The most economical source of hydrogen is natural gas. But you can run cars on natural gas directly, so why bother with hydrogen? One possible reason: the source of the pollution (that is, the process of cracking the natural gas) can be physically removed from cities. City traffic run on hydrogen would then be pollution-free, but at tremendous cost; current hydrogen fuel cells cost nearly 100 times as much per unit of power produced as an internal-combustion engine.
Some have proposed to produce hydrogen from water, using the energy from renewable energy sources . However, Hydrogen is very costly when produced that way. A February 2004 ExxonMobil study showed that hydrogen is five times more expensive than gasoline when produced from wind, and 17 times more expensive when produced from solar energy.

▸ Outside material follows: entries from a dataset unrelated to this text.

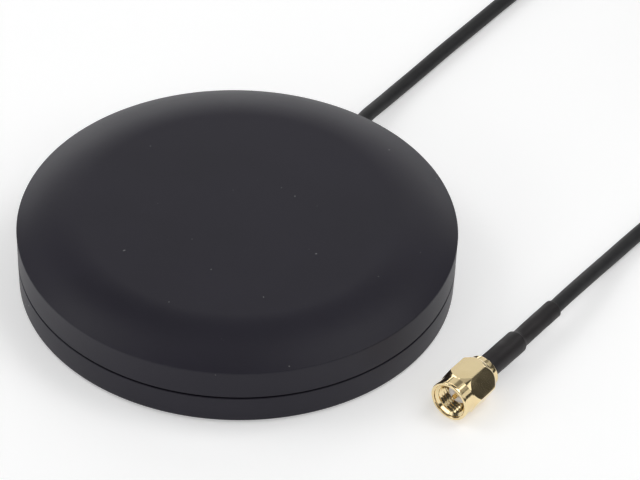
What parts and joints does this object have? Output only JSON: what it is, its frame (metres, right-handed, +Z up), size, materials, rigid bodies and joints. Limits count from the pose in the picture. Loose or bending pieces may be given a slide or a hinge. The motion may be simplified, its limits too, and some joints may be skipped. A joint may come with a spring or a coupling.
{
  "type": "gnss antenna puck",
  "caption": "Round low puck antenna for satellite positioning, with a thin coaxial cable that ends in a threaded gold plug with a turning coupling nut.",
  "frame": {"origin": "centre of the pad's underside, on the surface that the puck lies on", "axes": "+Z up out of the flat top, +Y the way the cable leaves the puck, +X towards the plug's side"},
  "size_m": [0.1123, 0.2214, 0.0161],
  "materials": {
    "housing": "matte black, fine moulded texture",
    "rubber": "matte black",
    "silicone": "matte red-brown",
    "cable_jacket": "satin black",
    "shrink": "matte black heat-shrink",
    "gold": "polished gold plating",
    "ptfe": "waxy white",
    "polyethylene": "milky",
    "steel": "zinc-plated or bright",
    "magnet": "nickel-plated",
    "copper": "bare copper",
    "silver": "fired silver",
    "board": "green solder mask",
    "ceramic": "unglazed",
    "tape": "adhesive tape",
    "chip": "moulded package"
  },
  "bodies": {
    "antenna": {"radome": "housing", "base_tray": "housing", "seal_ring": "silicone", "base_pad": "rubber", "main_board": "board", "lower_patch_tape": "tape", "upper_patch_tape": "tape", "lower_patch": "ceramic", "upper_patch": "ceramic", "lower_patch_electrode": "silver", "upper_patch_electrode": "silver", "upper_feed_pin": "silver", "lower_feed_pin": "silver", "amplifier_shield": "steel", "amplifier_chip": "chip", "voltage_regulator": "chip", "low_band_filter": "silver", "high_band_filter": "silver", "bias_inductor": "ceramic", "cable_entry": "cable_jacket", "cable_braid": "copper", "cable_core": "polyethylene", "cable_conductor": "copper", "braid_clamp": "steel", "cable_grommet": "rubber", "cable_to_coil": "cable_jacket", "cable_to_plug": "cable_jacket", "cable_coil": "cable_jacket", "coil_tie": "rubber", "plug_body": "gold", "plug_retaining_ring": "steel", "plug_gasket": "silicone", "plug_insulator": "ptfe", "plug_pin": "gold", "plug_cable_core": "polyethylene", "crimp_ferrule": "gold", "plug_cable_end": "cable_jacket", "shrink_sleeve": "shrink", "housing_screw_1": "steel", "magnet_1": "magnet", "housing_screw_2": "steel", "magnet_2": "magnet", "housing_screw_3": "steel", "magnet_3": "magnet", "housing_screw_4": "steel", "magnet_4": "magnet", "board_screw_1": "steel", "board_screw_2": "steel", "board_screw_3": "steel"},
    "coupling_nut": {"coupling_nut": "gold"}
  },
  "joints": [
    {"name": "coupling_nut_spin", "type": "hinge", "parent": "antenna", "child": "coupling_nut", "pos_m": [0.05268, -0.01525, 0.00414], "axis": [0.1392, 0.9903, 0], "continuous": true}
  ]
}
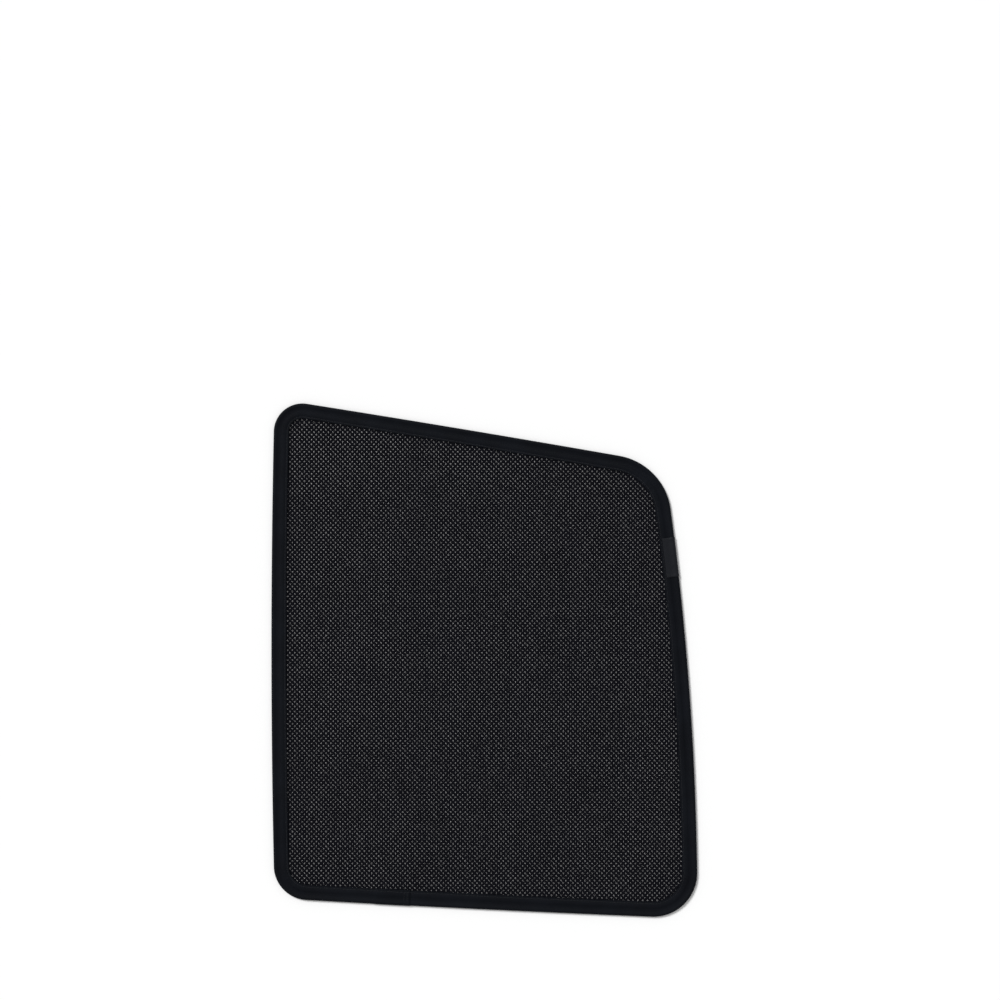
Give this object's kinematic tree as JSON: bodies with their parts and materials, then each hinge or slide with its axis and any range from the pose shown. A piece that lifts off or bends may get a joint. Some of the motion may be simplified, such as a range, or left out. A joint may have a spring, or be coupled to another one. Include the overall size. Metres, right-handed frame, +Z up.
{
  "type": "car window sunshade",
  "caption": "Flat side-window sunshade: a knitted mesh panel with rounded corners, held taut by a spring wire loop inside a folded edge binding.",
  "frame": {"origin": "under the middle of the shade's box, on the surface that it lies on", "axes": "+X towards the bowed side, +Y towards the shorter, slanting side, +Z up out of the face that carries the label"},
  "size_m": [0.4084, 0.4924, 0.0047],
  "materials": {
    "mesh_fabric": "matt black warp-knitted polyester mesh",
    "binding_tape": "smooth black woven polyester tape with a faint blue sheen",
    "spring_steel": "bright drawn spring steel wire",
    "crimp_sleeve": "plain crimped sleeve",
    "seam_thread": "black polyester sewing thread",
    "label_satin": "bare black satin-woven label"
  },
  "bodies": {
    "root": {"mesh_panel": "mesh_fabric", "edge_binding": "binding_tape", "spring_wire": "spring_steel", "wire_ferrule": "crimp_sleeve", "needle_thread": "seam_thread", "bobbin_thread": "seam_thread", "woven_label": "label_satin"}
  },
  "joints": []
}
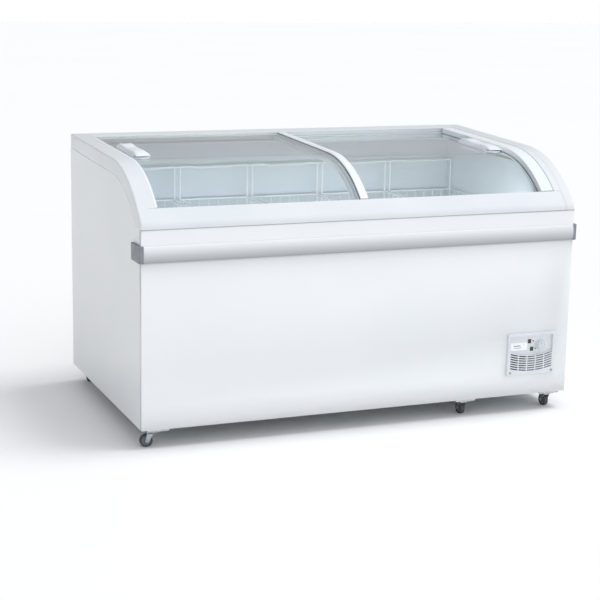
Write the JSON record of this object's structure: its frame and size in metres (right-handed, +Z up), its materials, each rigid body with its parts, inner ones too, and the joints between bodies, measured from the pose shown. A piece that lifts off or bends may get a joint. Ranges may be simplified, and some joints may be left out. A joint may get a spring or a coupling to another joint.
{
  "type": "chest freezer",
  "caption": "White display chest freezer with a curved sliding glass top, wire baskets, bumper strip and casters",
  "frame": {"origin": "On the floor, under the middle of the whole freezer", "axes": "+X to the customer's right along the long side, +Y to the back, +Z up"},
  "size_m": [1.496, 0.86, 0.8739],
  "materials": {
    "white_enamel": "gloss",
    "pale_frame_plastic": "satin",
    "lid_strip_plastic": "satin",
    "glider_nylon": "matte",
    "lid_glass": "gloss",
    "embossed_liner": "satin",
    "rigid_foam": "matte",
    "bumper_aluminium": "satin",
    "bumper_corner_plastic": "matte",
    "coated_wire": "gloss",
    "evaporator_aluminium": "satin",
    "galvanised_steel": "satin",
    "panel_plastic": "satin",
    "label_white": "satin",
    "lamp_red": "gloss",
    "lamp_green": "gloss",
    "knob_plastic": "satin",
    "screw_steel": "satin",
    "black_plastic": "matte",
    "compressor_black": "satin",
    "rubber_black": "matte",
    "caster_zinc": "satin",
    "wheel_grey": "matte"
  },
  "bodies": {
    "cabinet": {"cabinet_foam": "rigid_foam", "tub_liner": "embossed_liner", "evaporator_tube": "evaporator_aluminium", "front_panel": "white_enamel", "left_side_panel": "white_enamel", "right_side_panel": "white_enamel", "rear_panel": "galvanised_steel", "bottom_pan": "galvanised_steel", "rear_vent": "galvanised_steel", "cord_gland": "rubber_black", "left_frame": "pale_frame_plastic", "right_frame": "pale_frame_plastic", "front_beam": "pale_frame_plastic", "rear_beam": "pale_frame_plastic", "basket_rails": "coated_wire", "front_bumper": "bumper_aluminium", "bumper_corners": "bumper_corner_plastic", "control_panel": "panel_plastic", "control_label": "label_white", "red_lamp": "lamp_red", "green_lamp": "lamp_green", "thermostat": "black_plastic", "panel_screws": "screw_steel", "base_tray": "galvanised_steel", "compressor": "compressor_black", "compressor_feet": "rubber_black", "condenser": "compressor_black", "fan_shroud": "galvanised_steel", "fan_motor": "compressor_black", "caster_channels": "galvanised_steel", "caster_plates": "caster_zinc"},
    "upper_lid": {"upper_lid_glass": "lid_glass", "upper_lid_left_strip": "lid_strip_plastic", "upper_lid_right_strip": "lid_strip_plastic", "upper_lid_gliders": "glider_nylon", "upper_lid_handle": "lid_strip_plastic"},
    "lower_lid": {"lower_lid_glass": "lid_glass", "lower_lid_left_strip": "lid_strip_plastic", "lower_lid_right_strip": "lid_strip_plastic", "lower_lid_gliders": "glider_nylon", "lower_lid_handle": "lid_strip_plastic"},
    "basket_1": {"basket_1": "coated_wire"},
    "basket_2": {"basket_2": "coated_wire"},
    "basket_3": {"basket_3": "coated_wire"},
    "basket_4": {"basket_4": "coated_wire"},
    "basket_5": {"basket_5": "coated_wire"},
    "thermostat_knob": {"thermostat_knob": "knob_plastic"},
    "fan": {"fan": "black_plastic"},
    "front_left_fork": {"front_left_fork": "caster_zinc"},
    "front_left_wheel": {"front_left_wheel": "wheel_grey"},
    "rear_left_fork": {"rear_left_fork": "caster_zinc"},
    "rear_left_wheel": {"rear_left_wheel": "wheel_grey"},
    "front_middle_fork": {"front_middle_fork": "caster_zinc"},
    "front_middle_wheel": {"front_middle_wheel": "wheel_grey"},
    "rear_middle_fork": {"rear_middle_fork": "caster_zinc"},
    "rear_middle_wheel": {"rear_middle_wheel": "wheel_grey"},
    "front_right_fork": {"front_right_fork": "caster_zinc"},
    "front_right_wheel": {"front_right_wheel": "wheel_grey"},
    "rear_right_fork": {"rear_right_fork": "caster_zinc"},
    "rear_right_wheel": {"rear_right_wheel": "wheel_grey"}
  },
  "joints": [
    {"name": "upper_lid_slide", "type": "slide", "parent": "cabinet", "child": "upper_lid", "axis": [1, 0, 0], "range_m": [0, 0.54]},
    {"name": "lower_lid_slide", "type": "slide", "parent": "cabinet", "child": "lower_lid", "axis": [1, 0, 0], "range_m": [-0.54, 0]},
    {"name": "basket_1_lift", "type": "slide", "parent": "cabinet", "child": "basket_1", "axis": [0, 0, 1], "range_m": [0, 0.05]},
    {"name": "basket_2_lift", "type": "slide", "parent": "cabinet", "child": "basket_2", "axis": [0, 0, 1], "range_m": [0, 0.05]},
    {"name": "basket_3_lift", "type": "slide", "parent": "cabinet", "child": "basket_3", "axis": [0, 0, 1], "range_m": [0, 0.05]},
    {"name": "basket_4_lift", "type": "slide", "parent": "cabinet", "child": "basket_4", "axis": [0, 0, 1], "range_m": [0, 0.05]},
    {"name": "basket_5_lift", "type": "slide", "parent": "cabinet", "child": "basket_5", "axis": [0, 0, 1], "range_m": [0, 0.05]},
    {"name": "thermostat_turn", "type": "hinge", "parent": "cabinet", "child": "thermostat_knob", "pos_m": [0.635, -0.42, 0.2255], "axis": [0, -1, 0], "range_deg": [0, 300]},
    {"name": "fan_spin", "type": "hinge", "parent": "cabinet", "child": "fan", "pos_m": [0.6, -0.294, 0.185], "axis": [0, 1, 0], "continuous": true},
    {"name": "front_left_swivel", "type": "hinge", "parent": "cabinet", "child": "front_left_fork", "pos_m": [-0.702, -0.385, 0.045], "axis": [0, 0, 1], "continuous": true},
    {"name": "front_left_roll", "type": "hinge", "parent": "front_left_fork", "child": "front_left_wheel", "pos_m": [-0.716, -0.385, 0.02], "axis": [0, 1, 0], "continuous": true},
    {"name": "rear_left_swivel", "type": "hinge", "parent": "cabinet", "child": "rear_left_fork", "pos_m": [-0.69, 0.388, 0.045], "axis": [0, 0, 1], "continuous": true},
    {"name": "rear_left_roll", "type": "hinge", "parent": "rear_left_fork", "child": "rear_left_wheel", "pos_m": [-0.69, 0.402, 0.02], "axis": [1, 0, 0], "continuous": true},
    {"name": "front_middle_swivel", "type": "hinge", "parent": "cabinet", "child": "front_middle_fork", "pos_m": [0.372, -0.383, 0.045], "axis": [0, 0, 1], "continuous": true},
    {"name": "front_middle_roll", "type": "hinge", "parent": "front_middle_fork", "child": "front_middle_wheel", "pos_m": [0.372, -0.369, 0.02], "axis": [1, 0, 0], "continuous": true},
    {"name": "rear_middle_swivel", "type": "hinge", "parent": "cabinet", "child": "rear_middle_fork", "pos_m": [0.372, 0.388, 0.045], "axis": [0, 0, 1], "continuous": true},
    {"name": "rear_middle_roll", "type": "hinge", "parent": "rear_middle_fork", "child": "rear_middle_wheel", "pos_m": [0.372, 0.402, 0.02], "axis": [1, 0, 0], "continuous": true},
    {"name": "front_right_swivel", "type": "hinge", "parent": "cabinet", "child": "front_right_fork", "pos_m": [0.69, -0.383, 0.045], "axis": [0, 0, 1], "continuous": true},
    {"name": "front_right_roll", "type": "hinge", "parent": "front_right_fork", "child": "front_right_wheel", "pos_m": [0.69, -0.369, 0.02], "axis": [1, 0, 0], "continuous": true},
    {"name": "rear_right_swivel", "type": "hinge", "parent": "cabinet", "child": "rear_right_fork", "pos_m": [0.69, 0.388, 0.045], "axis": [0, 0, 1], "continuous": true},
    {"name": "rear_right_roll", "type": "hinge", "parent": "rear_right_fork", "child": "rear_right_wheel", "pos_m": [0.69, 0.402, 0.02], "axis": [1, 0, 0], "continuous": true}
  ]
}
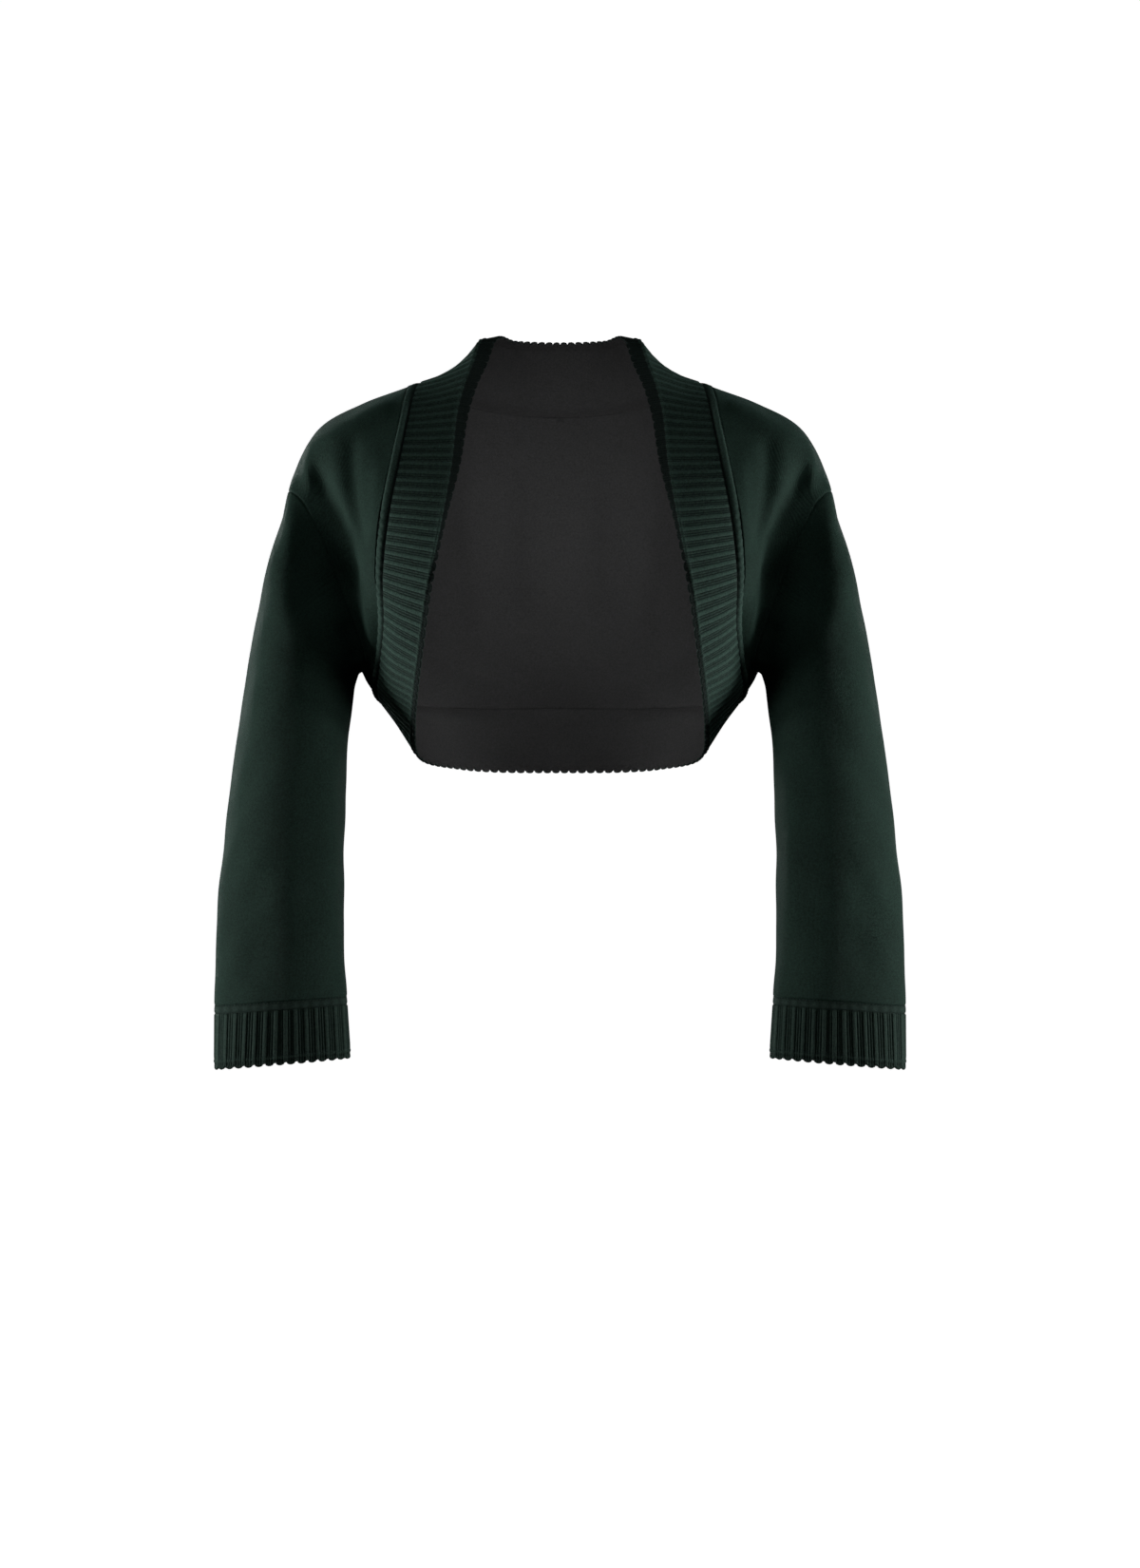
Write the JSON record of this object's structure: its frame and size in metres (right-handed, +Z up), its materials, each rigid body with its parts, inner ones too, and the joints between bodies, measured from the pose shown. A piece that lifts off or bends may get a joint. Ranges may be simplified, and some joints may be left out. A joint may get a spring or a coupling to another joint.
{
  "type": "knitted shrug",
  "caption": "Cropped long-sleeved knitted shrug in its worn shape, hollow and open at the front, with a wide ribbed band round the opening and ribbed cuffs with scalloped edges.",
  "frame": {"origin": "on the centre plane, at the height where the shoulder seams meet the opening band, midway between the front and back of the shoulders: where the wearer's shoulders and nape hold it", "axes": "+X to the wearer's left, -Y to the wearer's front, +Z up"},
  "size_m": [0.6134, 0.2223, 0.6503],
  "materials": {
    "plain_knit": "matt, fine stocking stitch",
    "rib_knit": "matt, broad rib with fine rib lines"
  },
  "bodies": {
    "root": {"back": "plain_knit", "front_left": "plain_knit", "front_right": "plain_knit", "sleeve_left": "plain_knit", "sleeve_right": "plain_knit", "cuff_left": "rib_knit", "cuff_right": "rib_knit", "band_neck": "rib_knit", "band_front_left": "rib_knit", "band_front_right": "rib_knit", "band_hem": "rib_knit"}
  },
  "joints": []
}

Nor is hydrogen production the best environmental use of renewable energy (for those who care about carbon dioxide). A unit of wind or solar energy that is used to displace coal in electric power generation saves 2.5 times more carbon dioxide than using the same unit of wind or solar energy to replace gasoline with hydrogen in cars.
From the standpoint of energy policy, it makes no sense to run cars on hydrogen taken from oil or natural gas because those energy sources can better be used to run cars directly. So under what conditions would hydrogen ever be used in cars?
If we had to rely entirely on energy sources that could not be used in cars (like coal and nuclear, for example), then maybe we would need H-cars. That day won’t come in Governor Arnold’s lifetime, if ever.
Bottom line: Government doesn't pick winners in the marketplace, just losers.